The fifth largest auditor in the UK, Grant Thornton, which oversaw Patisserie’s books for more than a decade, is currently being skewered for missing the multi-million pound discrepancy in the Aim-listed cafe chain’s accounts.
But the smallest of the Big Four firms, KPMG, was the auditor in charge for the other two corporates that blew up this year – Carillion and Conviviality.
Smaller auditors have also been discouraged from throwing their hat in the ring because of the costs associated with tendering a major audit, which larger firms can absorb more easily.
Too big to fail
The small concentration of players in the market has also left the regulator hamstrung when it comes to penalising offenders, the IA said.

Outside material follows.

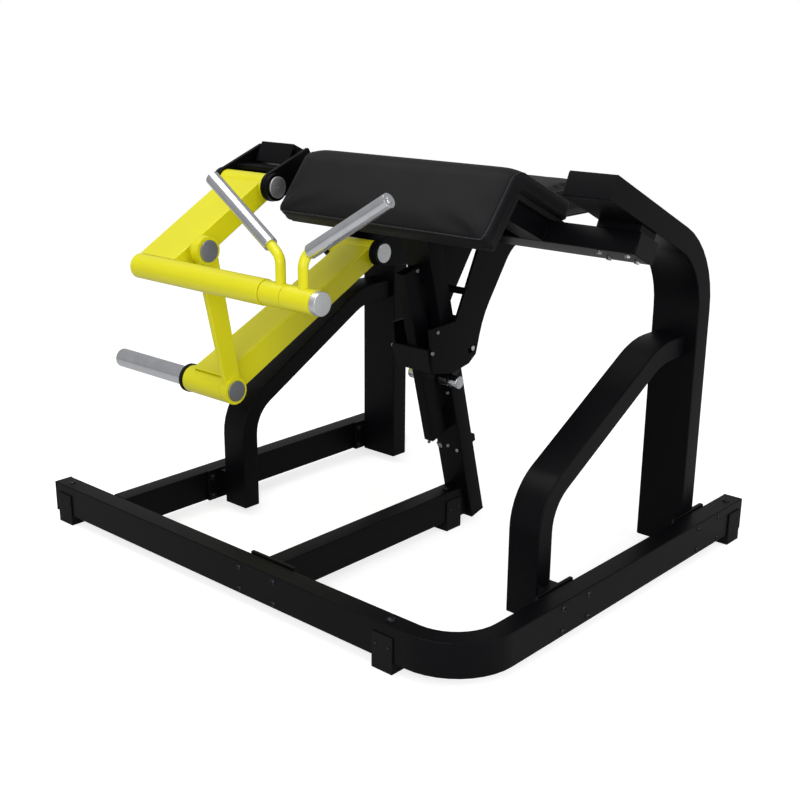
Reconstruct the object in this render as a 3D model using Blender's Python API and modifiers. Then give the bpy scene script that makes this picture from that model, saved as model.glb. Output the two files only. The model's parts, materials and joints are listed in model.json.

“There is a serious risk with such a small pool of auditors dominating the market that regulators feel unable to impose significant sanctions without risking driving one of the key players out altogether,” said Murrall. “The prospect of the Big Four becoming the Big Three risks making the audit sector too big to fail.”
To address the lack of competition in the sector the IA said that non-Big Four members need to scale up their operations to meet the needs of the market.
“In return, companies should be inviting a range of firms to tender and investors would expect that only the large multinationals should be restricting their choice to the Big Four,” Murrall added.
It suggested that a market share cap that sets a limit on the proportion of large companies the Big Four can audit would create more diversity in the sector and would be preferable to a ‘forced break up’ which would take a long time and be fraught with legal difficulties.